You’ve been writing about D.C. for years—so much so that the city is another character to your readers. How do you go about finding the areas of that city in which you’ll place your characters?

I do wander around the city. I’m curious by nature and I like the uptick in my pulse when I’m off my turf and not where I’m supposed to be. In that respect I’m very suited for this job. Sometimes I deliberately choose a location or a neighborhood that I am unfamiliar with, just so I can force myself to get an education. Then I get out there and check it out. The street-research phase of my writing, acquiring new knowledge and experience, is the fun part for me.

Do you ever think you’ll leave D.C., either in life or in your books? Can we expect a Pelecanos novel that takes place in Chicago anytime soon?

My life’s work is here. Also, my family, my closest friends, and my memories. What’s happening in this town, both on a day-to-day basis and in the continuum of time, is what gets me stoked to write. So, no, there will be no novels set in Chicago from me. Or in space. But maybe a western.

Music is an important part of each of your books. So who are you listening to right now?

My iPod is so all over the map, the playlist looks like it was programmed by ten different people. Lately I’ve been listening to a lot of music out of New Orleans, both traditional and new, as I’m currently working as a writer on an upcoming television project about musicians and just plain folks in post-Katrina Louisiana. Otherwise it’s guitar-based rock, soul, and movie soundtracks for me.

While I was writing, I often played a great surf guitar compilation from the crew at Route 78 West, including tracks by the Revelaires, Los Straitjackets, Slacktone, and “Guitar Nocturne” by Ennio Morricone.

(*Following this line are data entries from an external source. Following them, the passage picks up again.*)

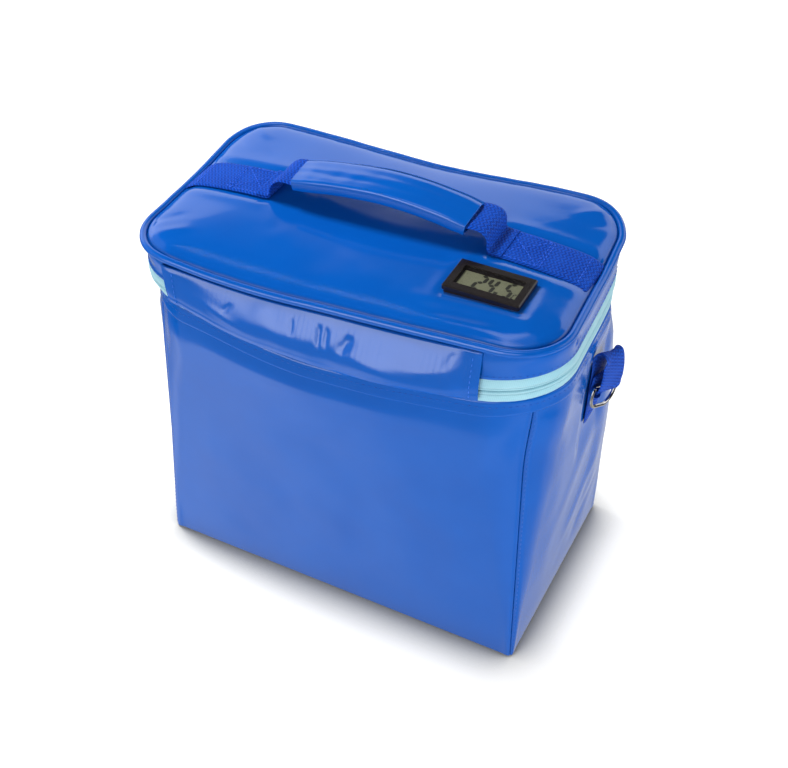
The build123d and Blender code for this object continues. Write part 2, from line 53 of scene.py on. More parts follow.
# ---------------------------------------------------------------------------
# camera: the photograph's view, for a 788 x 768 frame
# ---------------------------------------------------------------------------
cam_data = bpy.data.cameras.new("camera")
cam_data.sensor_width = 36.0
cam_data.lens = 60.11
cam_data.clip_start, cam_data.clip_end = 0.01, 60.0
camera = bpy.data.objects.new("camera", cam_data)
bpy.context.scene.collection.objects.link(camera)
AZ, EL, ROLL = math.radians(27.44), math.radians(41.70), math.radians(-0.645)
back = Vector((math.sin(AZ) * math.cos(EL), -math.cos(AZ) * math.cos(EL), math.sin(EL)))
forward = -back
right = forward.cross(Vector((0, 0, 1))).normalized()
up = right.cross(forward).normalized()
right_r = right * math.cos(ROLL) + up * math.sin(ROLL)
up_r = up * math.cos(ROLL) - right * math.sin(ROLL)
target = Vector((-0.00253, 0.01973, 0.11375))
m = Matrix((right_r, up_r, back)).transposed().to_4x4()
m.translation = target + back * 0.92312
camera.matrix_world = m
bpy.context.scene.camera = camera
bpy.context.scene.view_settings.view_transform = "Standard"
bpy.context.scene.view_settings.look = "None"


# ---------------------------------------------------------------------------
# small helpers
# ---------------------------------------------------------------------------
def smooth(a, b, x):
    t = np.clip((np.asarray(x, float) - a) / (b - a), 0.0, 1.0)
    return t * t * (3 - 2 * t)


def hill(x, centre, half):
    """1 at the centre, 0 a half width away."""
    t = np.clip(1 - np.abs((np.asarray(x, float) - centre) / half), 0, 1)
    return t * t * (3 - 2 * t)


def wave(x, y, size, seed):
    """Smooth wandering field from -1 to 1 with features about size millimetres wide."""
    x, y = np.asarray(x, float), np.asarray(y, float)
    out = np.zeros(np.broadcast(x, y).shape)
    for i in range(7):
        a = 2.399963 * (i + 1) + seed * 1.7
        f = 2 * math.pi / size * (0.55 + 0.17 * i)
        ph = math.fmod(seed * 12.9898 + i * 78.233, 6.2831)
        out = out + np.sin((x * math.cos(a) + y * math.sin(a)) * f + ph
                           + 1.3 * np.sin((y * math.cos(a) - x * math.sin(a)) * f * 0.6 + ph * 2)) / (1 + 0.35 * i)
    return out / 3.2


def link(o):
    bpy.context.scene.collection.objects.link(o)
    return o


def make_mesh(name, verts, faces, mat, uv=None, smooth_shade=True):
    """verts in millimetres; uv is one pair for each face corner, in centimetres of cloth."""
    me = bpy.data.meshes.new(name)
    verts = np.asarray(verts, float) * MM
    faces = [tuple(int(i) for i in f) for f in faces]
    me.from_pydata(verts.tolist(), [], faces)
    if uv is not None:
        layer = me.uv_layers.new(name="UVMap")
        layer.data.foreach_set("uv", np.asarray(uv, np.float32).ravel())
    me.polygons.foreach_set("use_smooth", [smooth_shade] * len(me.polygons))
    me.validate()
    me.update()
    if mat is not None:
        me.materials.append(mat)
    return link(bpy.data.objects.new(name, me))


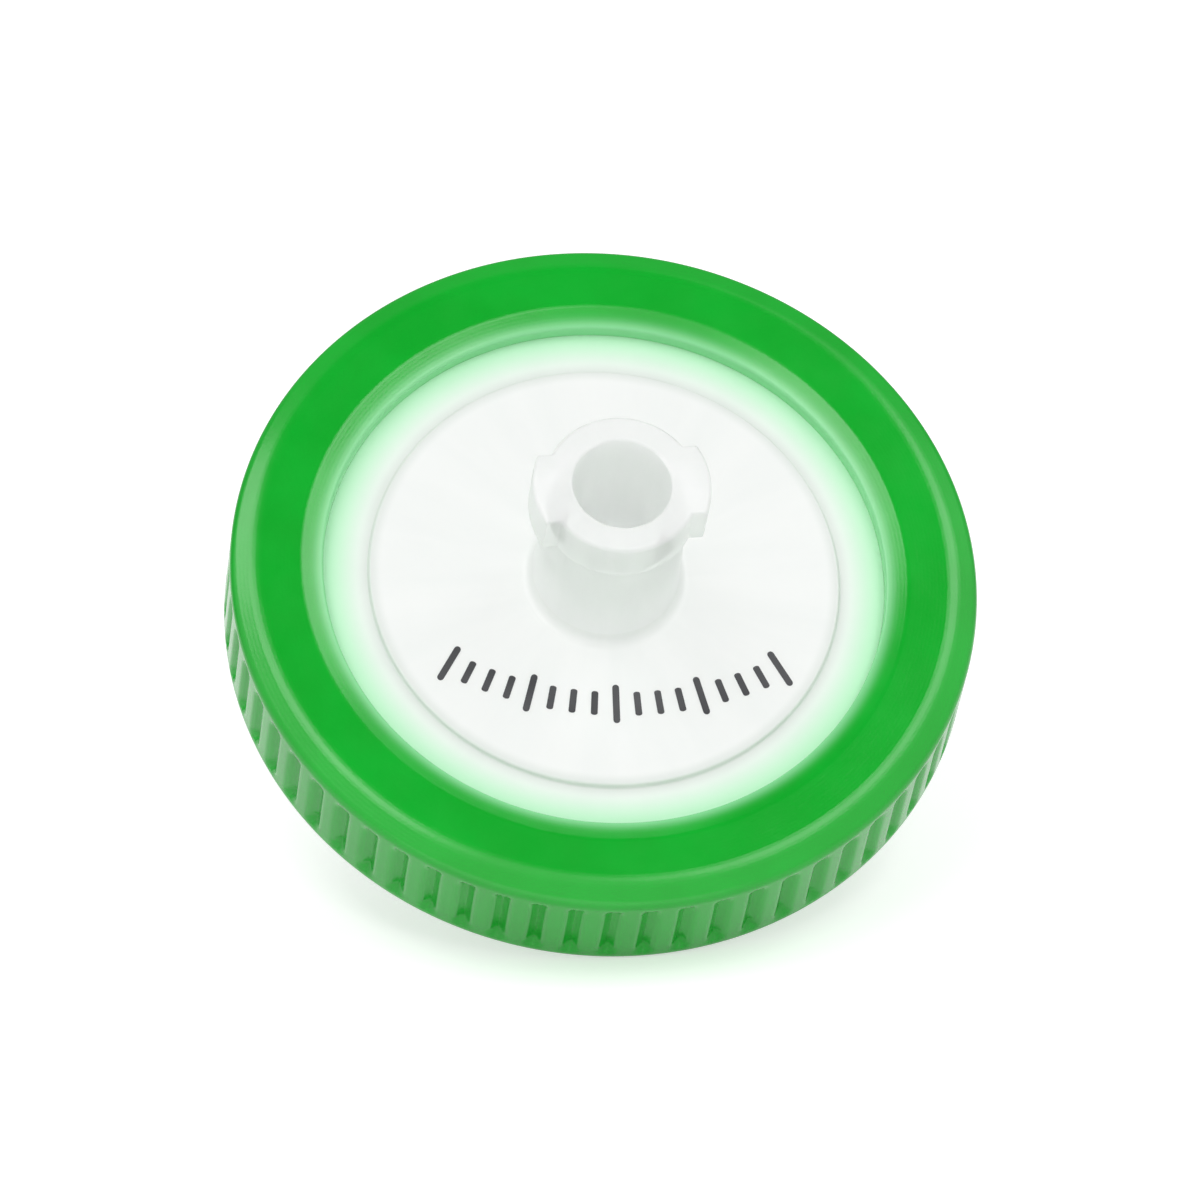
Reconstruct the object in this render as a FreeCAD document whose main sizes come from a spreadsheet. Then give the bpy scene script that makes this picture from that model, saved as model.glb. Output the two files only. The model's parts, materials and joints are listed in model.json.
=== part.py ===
import FreeCAD, Part
import math
import os
import re

import Sketcher

# Syringe filter for a 25 mm membrane, in millimetres.
#
# Two moulded halves clamp the membrane, and a ribbed ring is moulded over their rims.
# The inlet half carries the female Luer lock port, the outlet half the male Luer nozzle.
# Each piece is built upright about its own Z axis: height 0 is the ring's outlet face,
# and the inlet side is up. At the end all pieces are laid over together, because the
# filter rests on the edge of its ring and on the end of its nozzle.

SIZES = {
    # Membrane, which sets the filter's width
    "membrane_diameter": (25.0, "disc of membrane"),
    "membrane_thickness": (0.13, "thickness of the membrane"),
    "membrane_clearance": (0.1, "gap around the membrane in its seat"),
    "clamp_width": (1.3, "edge of the membrane that is clamped"),
    # Joint between the halves
    "joint_width": (2.2, "from the membrane's seat out to the rims' edge"),
    "inlet_rim_height": (1.0, "thickness of the inlet half's rim"),
    "boss_height": (0.5, "boss of the inlet half that presses on the membrane"),
    "boss_clearance": (0.05, "gap around the boss in the outlet half's seat"),
    # Ring moulded over the rims
    "ring_height": (5.7, "from the outlet face to the inlet face"),
    "ring_wall": (1.7, "from the rims out to the ribs' crests"),
    "ring_face_width": (4.1, "from the window's edge out to the ribs' crests"),
    "lip_height": (1.0, "thickness of the ring's lip over each rim"),
    "edge_bevel_width": (1.1, "bevel of both outer edges, across the face"),
    "edge_bevel_height": (0.45, "bevel of both outer edges, along the axis"),
    "window_bevel_width": (1.0, "bevel of both window edges, across the face"),
    "window_bevel_height": (0.3, "bevel of both window edges, along the axis"),
    "rib_count": (64, "grip ribs around the side"),
    "rib_gap_depth": (0.35, "depth of the gaps between the ribs"),
    "rib_gap_width": (0.95, "width of a gap at the ribs' crests"),
    "rib_gap_margin": (0.9, "from each face of the ring in to the gaps' ends"),
    # Inlet half
    "inlet_recess": (0.9, "plate below the ring's inlet face"),
    "pad_margin": (2.0, "from the window's edge in to each half's raised pad"),
    "pad_rise": (0.25, "rise of each pad over its plate"),
    "feed_depth": (0.65, "height of the space over the membrane"),
    "feed_rib_count": (12, "ribs that spread the liquid"),
    "feed_rib_width": (0.5, "width of a feed rib"),
    "feed_rib_height": (0.45, "how far a feed rib hangs down"),
    "feed_rib_start": (2.4, "distance of a feed rib's inner end from the axis"),
    "feed_rib_gap": (0.9, "from a feed rib's outer end to the chamber's wall"),
    "feed_hole_diameter": (2.0, "hole from the socket into the chamber"),
    "feed_hole_length": (1.8, "length of that hole"),
    # Female Luer lock port
    "port_height": (8.2, "port above the pad"),
    "socket_diameter": (4.3, "mouth of the tapered socket"),
    "luer_taper": (0.06, "change of diameter for each unit of length"),
    "port_wall": (0.9, "wall around the socket's mouth, without the flange"),
    "hub_draft": (0.2, "how much wider the hub is at its root, on each side"),
    "hub_root_bevel": (0.4, "bevel where the hub meets the pad"),
    "flange_step": (0.3, "step from the hub out to its flange"),
    "flange_height": (2.2, "height of the flange and its lugs"),
    "flange_bevel": (0.2, "bevel of the end edges of the flange and lugs"),
    "lug_reach": (0.55, "how far a lug stands out from the flange"),
    "lug_width": (3.4, "width of a lug"),
    # Outlet half
    "outlet_recess": (0.8, "plate above the ring's outlet face"),
    "drain_depth": (0.8, "height of the space under the membrane"),
    "support_count": (3, "rings that carry the membrane"),
    "support_width": (0.5, "width of a support ring"),
    "support_start": (2.6, "distance of the first support ring from the axis"),
    "channel_count": (6, "drain channels through the support rings"),
    "channel_width": (1.0, "width of a drain channel"),
    "outlet_turn": (30, "degrees from the inlet half's lugs to a drain channel"),
    # Male Luer nozzle
    "nozzle_length": (10.75, "nozzle's end below the ring's outlet face"),
    "nozzle_end_diameter": (3.97, "nozzle at its end"),
    "nozzle_end_bevel": (0.4, "bevel of the nozzle's end"),
    "nozzle_bore": (2.1, "flow hole through the nozzle"),
    "collar_length": (2.4, "collar below the ring's outlet face"),
    "collar_step": (0.6, "step from the nozzle's root out to its collar"),
    "collar_bevel": (0.3, "bevels at both ends of the collar"),
}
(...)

“Lord, I’m Discouraged” by the Hold Steady is a beautiful song with devastating lyrics, wrapped up in a power-ballad package. “Slapped Actress,” from Stay Positive, is another track to check out from this always interesting and rousing band.

The Nighthawks’ cover of Dylan’s “She Belongs to Me,” from their new one, American Landscape, should be turned up loud. I was late to the party with the Silver Jews, but once I got there, American Water and The Natural Bridge were the two most heavily played records in my house last year. A friend turned me on to some old, classic deep soul singles by Annette Snell and Jackie Moore.

My older son got me back into reggae and one of my old favorites, Gregory Isaacs (for the uninitiated, More Gregory is the one to own). If you get Sirius/XM, check out their reggae/ska/dancehall channel, The Joint. “The News,” the first track off Anthony Hamilton’s latest, is the best blaxploitation cut since Bobby Womack’s “Across 110th Street.” John Barry, Henry Mancini, Jerry Fielding, Jerry Goldsmith, and others inspired the moving pictures flowing through my head.

I’m looking forward to the new Richmond Fontaine record and hope to catch the Drive-By Truckers when they come through D.C.